I collect markers of what I call “roadkill” legislation — roadside signs that demean my intellect or destroy my privileges. My favorite, of course, is “Click it or Ticket”. Get it? How clever of my state’s Humorous Sign Department (staffed by a dozen failed ex-comedians who enjoy fat salaries and a pension plan promising double their salary). The seatbelt sign reminds me that the belt, my strapped in belly, and the car belong to me. So does the road (my taxes). And I recall with sadness decedents, strangled by seat belts, who left this vale of tears after being T-boned or plunged into rivers, while many an unbelted survivor has been tossed from his vehicle toward safety.
Not to mention kids crushed by safety bags. What federal bureaucrat foresaw that? Why does my son ban me from seating my precious grandson in the front seat? “You’ll kill him!” he hollers as we back out of the driveway. Gee, I thought they saved lives.
However, the epitome of the state’s arrogance is “Traffic Fines Double in Work Zone.” It attributes to me the lowest of morals. Let’s see; if I knock down a road worker and it only costs $75, I’ll consider bowling one over and getting to work on time. What’s the calculus? One mashed road worker and congratulations: “Ted, you’re on time this morning”? But doubly fined — $150? That’s apparently enough of a penalty to upset my moral equation. I’d risk a worker’s life for $75, but not for $150. That’s what my state thinks of me. Not very flattering.

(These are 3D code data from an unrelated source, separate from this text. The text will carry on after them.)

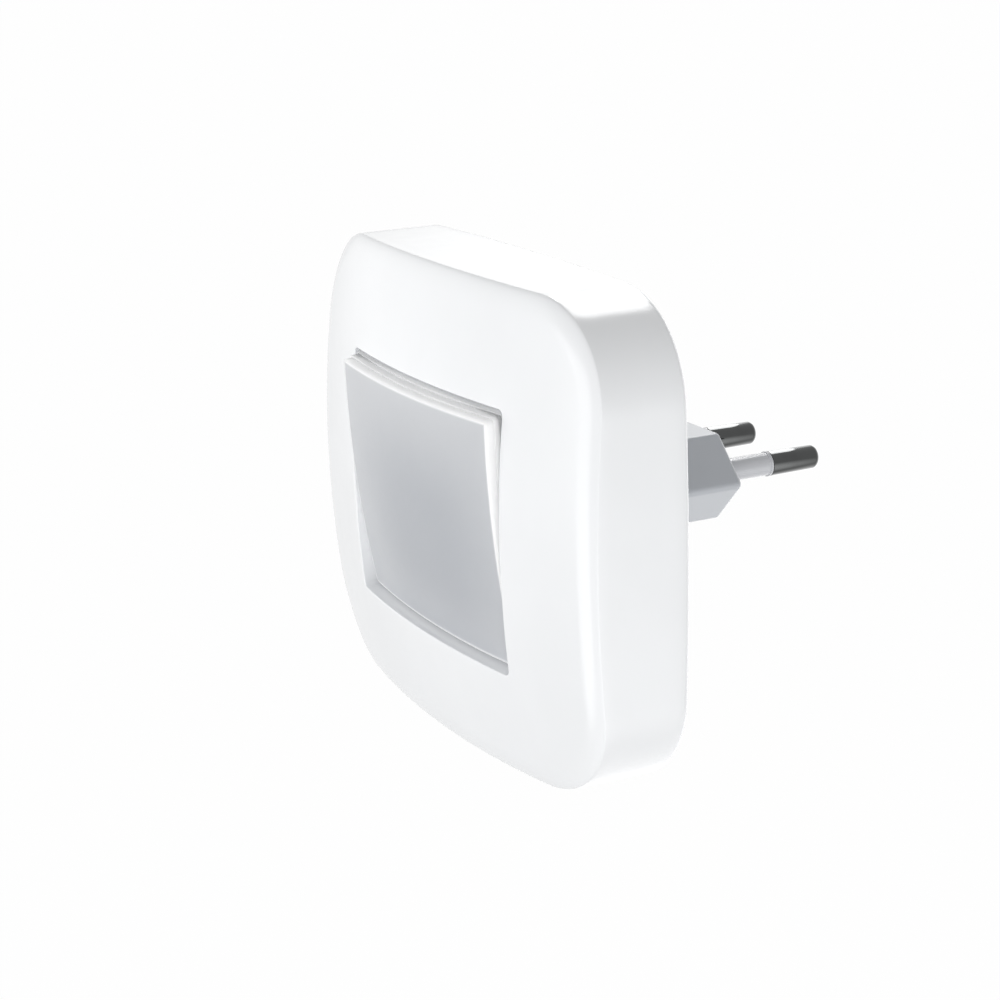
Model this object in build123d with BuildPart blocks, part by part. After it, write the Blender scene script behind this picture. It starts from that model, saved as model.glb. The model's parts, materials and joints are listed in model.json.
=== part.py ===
"""A plug-in LED night light whose window is a rocker: press the panel to switch the light.

Frame: the origin lies on the plug's engagement face, midway between the two pins.
+Z is up, the pins point along +Y and the front of the light faces -Y.
A station is a distance ahead of the engagement face, so a station s lies at y = -s.
All sizes are in millimetres.
"""

import os
from math import cos, radians, sin, sqrt

from build123d import *

os.makedirs("parts", exist_ok=True)

# ---------------------------------------------------------------- housing
housing_width = 90.2
housing_height = 73.6
corner_radius = 16.0
side_bulge = 1.4
top_bulge = 0.8
dome_radius = 187.0
rim_fillet = 2.0
back_edge_fillet = 0.6
side_wall = 2.2
front_wall = 2.0
rib_thickness = 1.0
rib_spacing = 25.0

# window in the front, and the collar behind its edge
window_width = 49.9
window_height = 39.7
window_drop = 0.4
window_corner = 1.0
window_edge_fillet = 0.4
collar_wall = 1.2

# rear cover
cover_thickness = 2.0
cover_rim_wall = 1.2
cover_gap = 0.15
lip_thickness = 1.2
lip_height = 3.0
seat_gap = 0.02

# ---------------------------------------------------------------- plug
plug_length = 26.7
plug_point_reach = 8.65
plug_height = 13.7
plug_edge_fillet = 1.0
plug_face_fillet = 0.8
plug_wall = 1.8
plug_end_wall = 9.0
flange_thickness = 1.6
flange_margin = 2.8
flange_corner = 1.5
stake_inset_x = 4.2
stake_inset_z = 3.4
stake_radius = 1.2
stake_head_radius = 2.0
stake_head_height = 0.6
stake_head_taper = 20

pin_spacing = 18.0
pin_length = 19.0
pin_radius = 2.0
pin_tip_fillet = 1.1
pin_core_radius = 1.5
sleeve_radius = 1.84
sleeve_length = 10.0
sleeve_depth = 2.0
sleeve_collar_radius = 2.1
sleeve_collar_height = 0.4
sleeve_collar_sink = 0.4
sleeve_end_gap = 0.1
pin_head_radius = 2.8
pin_head_height = 1.5
pin_tail_radius = 1.2
rivet_head_radius = 1.9
rivet_head_height = 0.7
strip_thickness = 0.6
strip_width = 3.0
strip_eyelet_radius = 2.4
strip_leg_z = 3.6
strip_bend = 1.0
strip_foot = 4.0

# ---------------------------------------------------------------- rocker
rocker_tilt = 6.55
pivot_depth = 6.3
lens_gap = 0.18
lens_side_gap = 0.3
lens_dome_radius = 190.0
lens_corner = 0.8
lens_edge_fillet = 0.35
lens_wall = 1.5
lens_step_width = 0.15
lens_step_drop = 0.75
lens_steps = 3
ring_ahead = 1.8
ring_behind = 1.5
ring_lip_end_gap = 0.2
ring_lip_wall = 0.8
ring_lip_gap = 0.05
swing_gap = 0.32

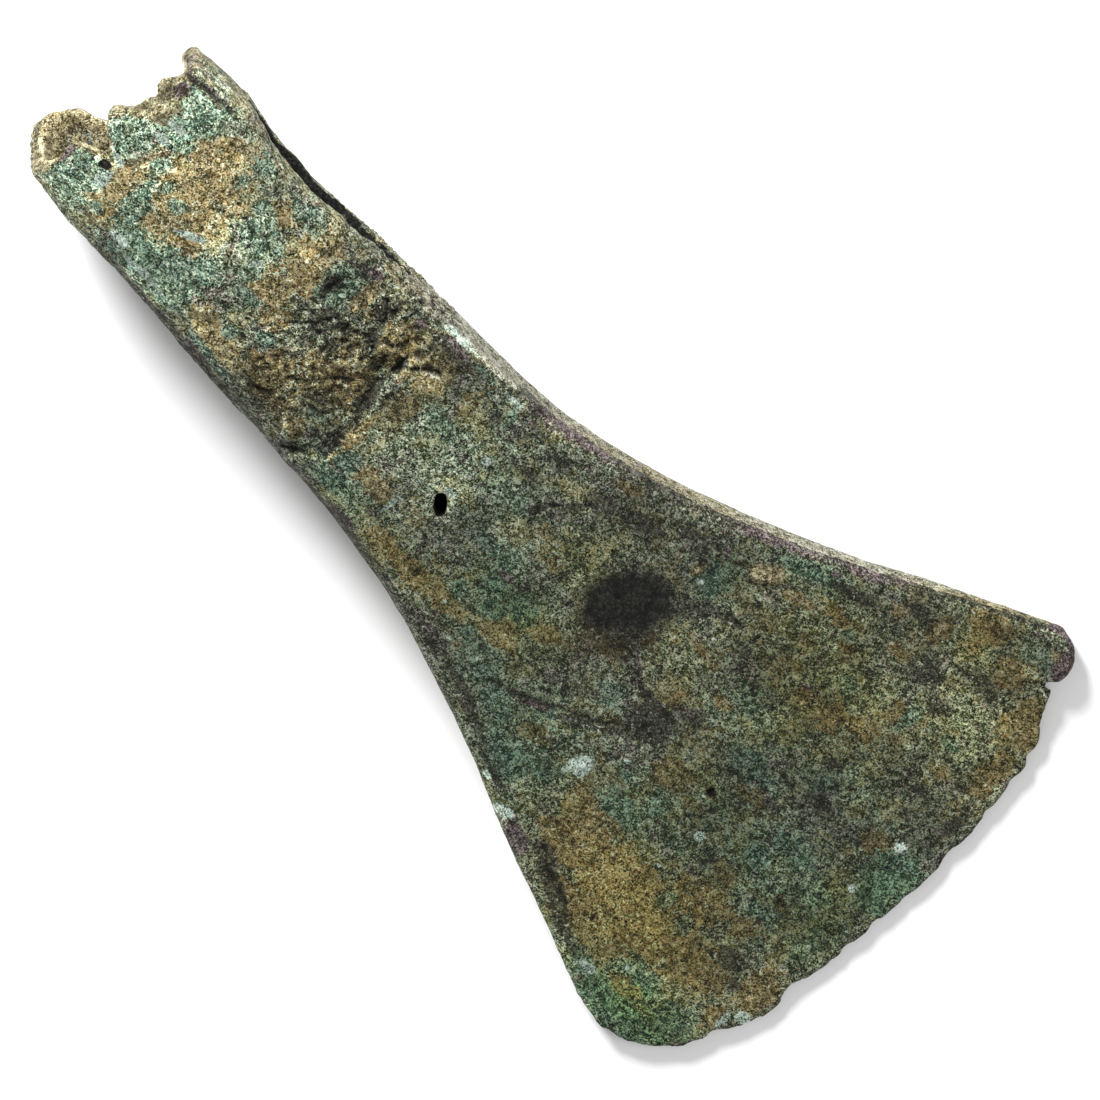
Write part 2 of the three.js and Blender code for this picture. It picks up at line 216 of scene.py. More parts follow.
# Cracks, most of them in the earth-caked skin before the step: line, half width, depth.
CRACKS = [
    ([(36.5, 10.6), (35.3, 9), (34.6, 7), (35.1, 5)], 0.28, 0.25),
    ([(41, 10.6), (42.4, 9), (43, 7.2), (42.6, 5.6), (41, 4.8), (39.4, 4.6)], 0.28, 0.35),
    ([(44.4, 6.7), (45.8, 7), (46.7, 8.3)], 0.3, 0.5),
    ([(43.6, 5.6), (44.6, 4.6), (44.2, 3)], 0.3, 0.45),
    ([(46, 5.4), (46.9, 4.3), (46.4, 2.8)], 0.3, 0.45),
    ([(48, 6.2), (48.7, 5.4), (48.2, 4.6)], 0.35, 0.8),
    ([(49.7, 6.3), (51, 7.6), (52.8, 8.5)], 0.3, 0.6),
    ([(43.6, -1.7), (44.6, -0.7), (45.7, -0.1)], 0.3, 0.4),
    ([(48.2, 0.6), (48.8, -1.4), (49.9, -3.4)], 0.3, 0.4),
    ([(35.2, 0.4), (36.6, 1.8), (38.3, 1.4)], 0.3, 0.3),
    ([(38.2, -4.4), (39.6, -5.4), (41.2, -4.8)], 0.3, 0.3),
    ([(35.6, -9.1), (38, -9.7), (40.2, -8.7)], 0.3, 0.3),
    ([(51.6, -5.8), (50.7, -7.6), (50.9, -10.4)], 0.3, 0.25),
    ([(46.8, -13), (48.5, -11.6)], 0.4, 0.4),
    ([(1.2, 12.8), (4.4, 13.3), (9.5, 13.6)], 0.35, 0.3),
    ([(88, -16.2), (92, -15), (97, -12.6), (101, -10.8), (104.4, -8.4)], 0.35, 0.18),
    ([(106.6, -3.8), (106.2, -8), (106.6, -12.4)], 0.3, 0.15),
    ([(97.2, -0.2), (99.4, -2.1), (101.2, -3.3), (104, -3.8), (108, -3.5)], 0.35, 0.18),
    ([(79.8, 9.6), (77.4, 7.4), (75.7, 5.6), (75.1, 3.8), (75.7, 2)], 0.3, 0.18),
    ([(115.4, -4.4), (117.6, -3.6), (120.8, -2)], 0.25, 0.12),
    ([(115, -19.8), (114.6, -22.4), (115.2, -26)], 0.25, 0.12),
    ([(127.4, -15.8), (125.2, -18.2), (126.9, -20.2)], 0.25, 0.12),
    ([(125.8, -22.8), (128, -22), (130.4, -22.4)], 0.25, 0.12),
    ([(108.6, -26.6), (111, -28.6), (116.6, -30.6)], 0.45, 0.2),
    ([(104.8, 19.3), (103.6, 18), (101.8, 16.7), (100.2, 16.5)], 0.25, 0.15),
    ([(99.2, 10.7), (101, 10.1), (102.3, 11.2), (104.8, 11.4)], 0.3, 0.18),
    ([(106.2, 13.3), (107.2, 12.5), (107.3, 10.9)], 0.25, 0.15),
    ([(127.6, 27), (131, 25.8), (134, 26.5), (136.4, 25.6)], 0.3, 0.15),
    ([(115.2, 9.7), (117.2, 10.6), (118.8, 9.6)], 0.25, 0.12),
    ([(67, 14), (65.2, 13.2), (65, 11.4)], 0.3, 0.15),
    ([(20.4, 5.6), (22.6, 4.9), (24, 5.4)], 0.25, 0.15),
]
# Pits: place, half width, depth.
PITS = [
    (118.4, -6.9, 0.45, 0.7), (135.8, -11.4, 0.6, 0.35), (70.8, -12.9, 0.35, 0.4),
    (35.2, 7.2, 1.5, 0.7), (124.4, -13.0, 0.5, 0.3), (1.2, -2.2, 0.9, 0.35),
    (128.5, 0.8, 0.35, 0.2), (116.4, 18.7, 0.4, 0.25), (87.5, -9.5, 0.5, 0.2),
    (60.2, 9.6, 0.5, 0.3), (54.5, 10.2, 0.6, 0.3), (76.0, -16.4, 0.5, 0.3),
]
# Lumps of crust and earth, and flakes: place, half length, half width, turn in degrees, height.
LUMPS = [
    (45.0, 7.4, 1.9, 2.6, 10, 0.55), (44.6, 2.4, 1.6, 2.2, 0, 0.4), (53.2, 7.0, 2.8, 1.3, -8, 0.35),
    (45.2, -10.9, 2.0, 0.9, -30, 0.5), (40.5, 9.2, 1.5, 1.2, 0, 0.4), (31.0, 7.6, 2.4, 1.6, 0, 0.25),
    (102.2, 18.1, 1.7, 0.9, 22, 0.22), (104.3, -16.4, 1.2, 1.4, 0, 0.12),
    (95.6, 12.6, 1.0, 0.8, 0, 0.2), (140.9, 4.9, 1.1, 1.2, 0, 0.15), (66.2, 11.2, 1.0, 0.9, 0, 0.3),
    (14.0, 6.0, 3.5, 3.0, 20, 0.25), (24.8, -6.8, 3.0, 1.4, 5, 0.3), (135.0, 33.0, 1.6, 1.2, 0, 0.3),
    (107.0, 12.4, 1.0, 0.7, 30, 0.18), (59.4, -7.6, 1.0, 1.0, 0, 0.2),
]


def ellipse(px, py, long_half, wide_half, degrees):
    c, s = math.cos(math.radians(degrees)), math.sin(math.radians(degrees))
    dx, dy = x - px, y - py
    return np.hypot((dx * c + dy * s) / long_half, (dy * c - dx * s) / wide_half)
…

Forget occupying Wall Street. What we need is a roadsign protest movement that occupies our nation’s streets, cruising unbelted to a convocation site. Composed mainly of Washington lawyers disguised as farmers in denims and straw hats, they sue the first cop who slaps a seatbelt violation on them. They take it all the way to the Supreme Court, where any properly briefed schoolboy can prove that the Constitution doesn’t even whisper of straps, belts, or suspenders while riding your horse, and it’s clearly an infringement on the comfort of your own body, especially after a large, inflationary meal.
I save the best for last. The newest reminder by the state is that our life expectancy would go up ten years if we discarded our nefarious vehicles in favor of plodding horses, mules, or better yet, large turtles imported from the Galapagos Islands. How safe we would be! I refer here to the “No Texting While Driving” billboard. It doesn’t mention eating corn on the cob, reading War and Peace, or undertaking acrobatic sexual activity. Just texting. What about telephoning? That’s not dangerous when your wife tells you that her sister — the one with two kids — is coming to live with you? In the face of such news you’re not going to make a U-over four lanes of traffic to get to the bar, or end up in the front seat of the car in front of you? Or maybe bail out, converting your car into an unguided missile . . .
In summing up the above on personal safety, I say it is a matter of personal choice unless it infringes the rights of others. Sadly, we live in an age when society has robbed us of any choice in these concerns, as well as others that are much more serious. We’re on a slippery slope.